- _Work to complete_
Copy out every line of the data exactly.
*** Source data ***
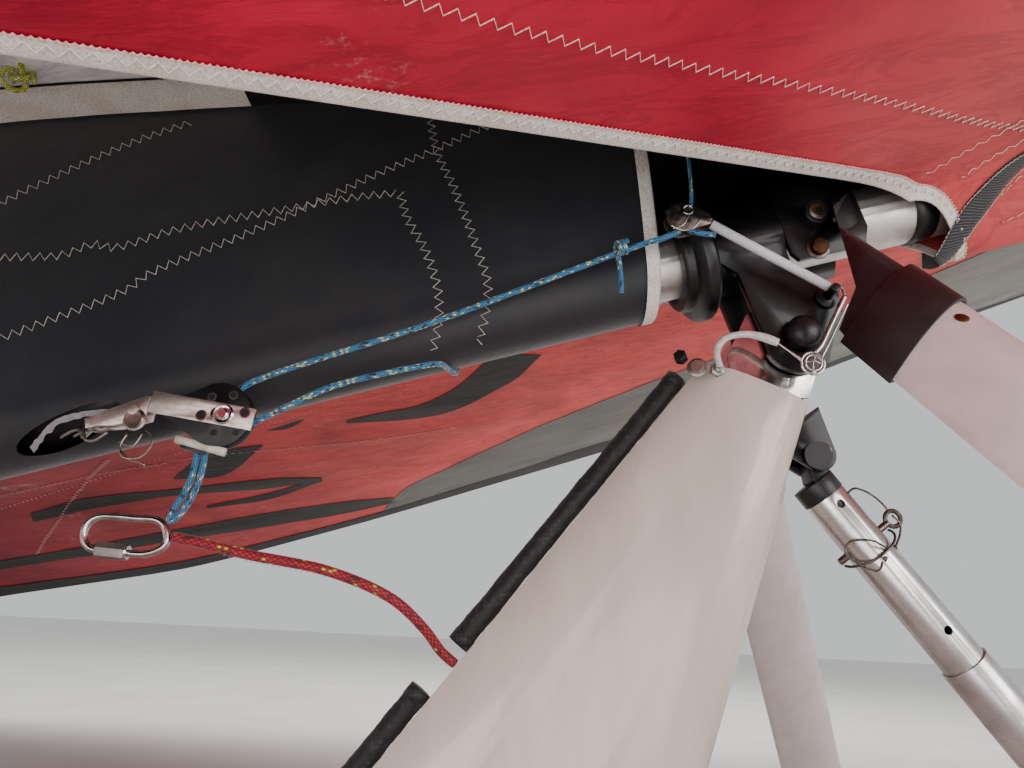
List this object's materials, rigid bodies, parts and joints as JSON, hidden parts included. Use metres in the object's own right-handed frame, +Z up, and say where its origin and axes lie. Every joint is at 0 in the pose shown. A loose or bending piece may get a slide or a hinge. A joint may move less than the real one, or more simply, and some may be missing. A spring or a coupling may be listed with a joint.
{
  "type": "microlight trike hang point section",
  "caption": "Hang point of a flex-wing microlight: pylon head with fairing, hinged hang bracket, keel and pocket, sail centre, control frame tops, front strut and trim line.",
  "frame": {"origin": "middle of the flat face at the foot of the pylon mast, where it stands on the trike's frame", "axes": "+X forward to the nose, +Y port, +Z up with the pylon as the trike stands parked"},
  "size_m": [2.3723, 1.8, 1.0071],
  "materials": {
    "mast_alloy": "anodised aluminium tube",
    "white_grp": "white gelcoat",
    "polished_steel": "polished stainless sheet",
    "black_anodised": "black anodised aluminium",
    "zinc_steel": "zinc plated steel",
    "black_sleeving": "braided sleeving",
    "steel_wire": "stainless steel",
    "clear_sleeving": "milky sleeving over wire",
    "black_plastic": "moulded black plastic",
    "bright_tube": "bright drawn tube",
    "white_tube": "pale plastic tube",
    "red_rope": "braided cord with fleck",
    "blue_rope": "braided line",
    "leg_white": "white coated alloy",
    "sail_red": "coated polyester cloth",
    "sail_upper_red": "coated polyester cloth",
    "tape": "woven tape, zigzag sewn",
    "pocket_black": "heavy black cloth",
    "cream_plastic": "cream plastic"
  },
  "bodies": {
    "pylon": {"mast_tube": "mast_alloy", "mast_foot_plug": "mast_alloy", "pylon_fairing": "white_grp", "mast_head": "polished_steel", "strut_lug": "black_anodised", "hang_bolt": "black_anodised", "fairing_bolt": "zinc_steel", "sleeve_upper": "black_sleeving", "sleeve_lower": "black_sleeving"},
    "hang_block": {"safety_pin": "steel_wire", "pin_lanyard": "clear_sleeving", "hang_bracket": "black_anodised", "small_block": "steel_wire", "white_tube": "white_tube", "quick_link": "steel_wire", "red_cord": "red_rope"},
    "strut_upper": {"strut_fitting": "black_plastic", "strut_bolt": "zinc_steel", "strut_tube_upper": "bright_tube", "strut_pin": "steel_wire", "strut_pin_bail": "steel_wire"},
    "strut_lower": {"strut_tube_lower": "bright_tube"},
    "wing": {"keel_tube": "mast_alloy", "rear_saddle": "black_plastic", "control_frame_bracket": "black_anodised", "frame_bolt": "zinc_steel", "knuckle_starboard": "black_anodised", "knuckle_port": "black_anodised", "leg_starboard": "leg_white", "leg_port": "leg_white", "leg_cover_starboard": "black_plastic", "leg_cover_port": "black_plastic", "sail_lower_starboard": "sail_red", "sail_lower_port": "sail_red", "sail_upper": "sail_upper_red", "opening_binding": "tape", "keel_pocket": "pocket_black", "trim_block": "black_plastic", "trim_strap": "steel_wire", "trim_shackle": "steel_wire", "trim_line": "blue_rope", "slack_line": "blue_rope", "lift_line": "blue_rope", "tail_rope": "blue_rope"},
    "trim_sheave": {"trim_sheave": "cream_plastic"},
    "small_sheave": {"small_sheave": "cream_plastic"}
  },
  "joints": [
    {"name": "wing_pitch", "type": "hinge", "parent": "pylon", "child": "hang_block", "pos_m": [0.21, 0, 0.465], "axis": [0, -1, 0], "range_deg": [-22, 15], "deforming": ["red_cord", "pin_lanyard"]},
    {"name": "wing_roll", "type": "hinge", "parent": "hang_block", "child": "wing", "pos_m": [0.17946, 0, 0.56127], "axis": [0.9532, 0, 0.3024], "range_deg": [-8, 8], "deforming": ["trim_line", "lift_line", "tail_rope"]},
    {"name": "strut_swing", "type": "hinge", "parent": "pylon", "child": "strut_upper", "pos_m": [0.226, 0, 0.367], "axis": [0, -1, 0], "range_deg": [-25, 20]},
    {"name": "strut_slide", "type": "slide", "parent": "strut_upper", "child": "strut_lower", "axis": [0.6293, 0, -0.7771], "range_m": [-0.085, 0.1]},
    {"name": "trim_sheave_spin", "type": "hinge", "parent": "wing", "child": "trim_sheave", "pos_m": [-0.25481, -0.057, 0.36266], "axis": [0, -1, 0], "continuous": true},
    {"name": "small_sheave_spin", "type": "hinge", "parent": "hang_block", "child": "small_sheave", "pos_m": [0.10232, -0.067, 0.54813], "axis": [0, -1, 0], "continuous": true}
  ]
}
***
- _Correct result_
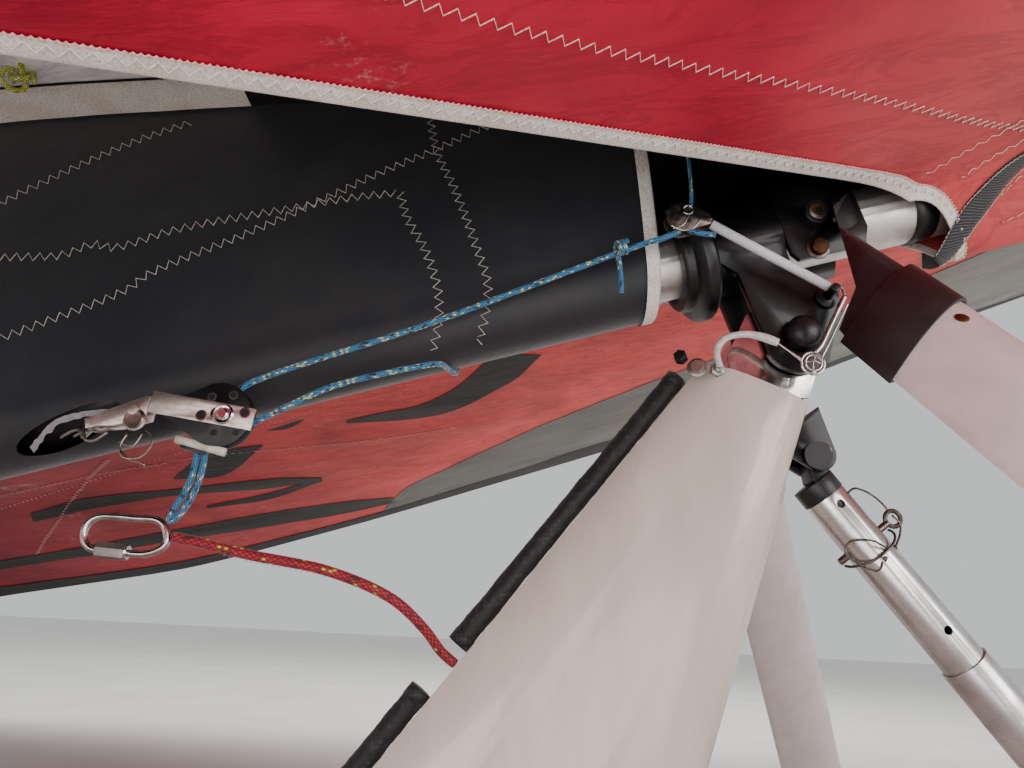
List this object's materials, rigid bodies, parts and joints as JSON, hidden parts included. Use metres in the object's own right-handed frame, +Z up, and say where its origin and axes lie. Every joint is at 0 in the pose shown. A loose or bending piece may get a slide or a hinge. A joint may move less than the real one, or more simply, and some may be missing. A spring or a coupling may be listed with a joint.
{
  "type": "microlight trike hang point section",
  "caption": "Hang point of a flex-wing microlight: pylon head with fairing, hinged hang bracket, keel and pocket, sail centre, control frame tops, front strut and trim line.",
  "frame": {"origin": "middle of the flat face at the foot of the pylon mast, where it stands on the trike's frame", "axes": "+X forward to the nose, +Y port, +Z up with the pylon as the trike stands parked"},
  "size_m": [2.3723, 1.8, 1.0071],
  "materials": {
    "mast_alloy": "anodised aluminium tube",
    "white_grp": "white gelcoat",
    "polished_steel": "polished stainless sheet",
    "black_anodised": "black anodised aluminium",
    "zinc_steel": "zinc plated steel",
    "black_sleeving": "braided sleeving",
    "steel_wire": "stainless steel",
    "clear_sleeving": "milky sleeving over wire",
    "black_plastic": "moulded black plastic",
    "bright_tube": "bright drawn tube",
    "white_tube": "pale plastic tube",
    "red_rope": "braided cord with fleck",
    "blue_rope": "braided line",
    "leg_white": "white coated alloy",
    "sail_red": "coated polyester cloth",
    "sail_upper_red": "coated polyester cloth",
    "tape": "woven tape, zigzag sewn",
    "pocket_black": "heavy black cloth",
    "cream_plastic": "cream plastic"
  },
  "bodies": {
    "pylon": {"mast_tube": "mast_alloy", "mast_foot_plug": "mast_alloy", "pylon_fairing": "white_grp", "mast_head": "polished_steel", "strut_lug": "black_anodised", "hang_bolt": "black_anodised", "fairing_bolt": "zinc_steel", "sleeve_upper": "black_sleeving", "sleeve_lower": "black_sleeving"},
    "hang_block": {"safety_pin": "steel_wire", "pin_lanyard": "clear_sleeving", "hang_bracket": "black_anodised", "small_block": "steel_wire", "white_tube": "white_tube", "quick_link": "steel_wire", "red_cord": "red_rope"},
    "strut_upper": {"strut_fitting": "black_plastic", "strut_bolt": "zinc_steel", "strut_tube_upper": "bright_tube", "strut_pin": "steel_wire", "strut_pin_bail": "steel_wire"},
    "strut_lower": {"strut_tube_lower": "bright_tube"},
    "wing": {"keel_tube": "mast_alloy", "rear_saddle": "black_plastic", "control_frame_bracket": "black_anodised", "frame_bolt": "zinc_steel", "knuckle_starboard": "black_anodised", "knuckle_port": "black_anodised", "leg_starboard": "leg_white", "leg_port": "leg_white", "leg_cover_starboard": "black_plastic", "leg_cover_port": "black_plastic", "sail_lower_starboard": "sail_red", "sail_lower_port": "sail_red", "sail_upper": "sail_upper_red", "opening_binding": "tape", "keel_pocket": "pocket_black", "trim_block": "black_plastic", "trim_strap": "steel_wire", "trim_shackle": "steel_wire", "trim_line": "blue_rope", "slack_line": "blue_rope", "lift_line": "blue_rope", "tail_rope": "blue_rope"},
    "trim_sheave": {"trim_sheave": "cream_plastic"},
    "small_sheave": {"small_sheave": "cream_plastic"}
  },
  "joints": [
    {"name": "wing_pitch", "type": "hinge", "parent": "pylon", "child": "hang_block", "pos_m": [0.21, 0, 0.465], "axis": [0, -1, 0], "range_deg": [-22, 15], "deforming": ["red_cord", "pin_lanyard"]},
    {"name": "wing_roll", "type": "hinge", "parent": "hang_block", "child": "wing", "pos_m": [0.17946, 0, 0.56127], "axis": [0.9532, 0, 0.3024], "range_deg": [-8, 8], "deforming": ["trim_line", "lift_line", "tail_rope"]},
    {"name": "strut_swing", "type": "hinge", "parent": "pylon", "child": "strut_upper", "pos_m": [0.226, 0, 0.367], "axis": [0, -1, 0], "range_deg": [-25, 20]},
    {"name": "strut_slide", "type": "slide", "parent": "strut_upper", "child": "strut_lower", "axis": [0.6293, 0, -0.7771], "range_m": [-0.085, 0.1]},
    {"name": "trim_sheave_spin", "type": "hinge", "parent": "wing", "child": "trim_sheave", "pos_m": [-0.25481, -0.057, 0.36266], "axis": [0, -1, 0], "continuous": true},
    {"name": "small_sheave_spin", "type": "hinge", "parent": "hang_block", "child": "small_sheave", "pos_m": [0.10232, -0.067, 0.54813], "axis": [0, -1, 0], "continuous": true}
  ]
}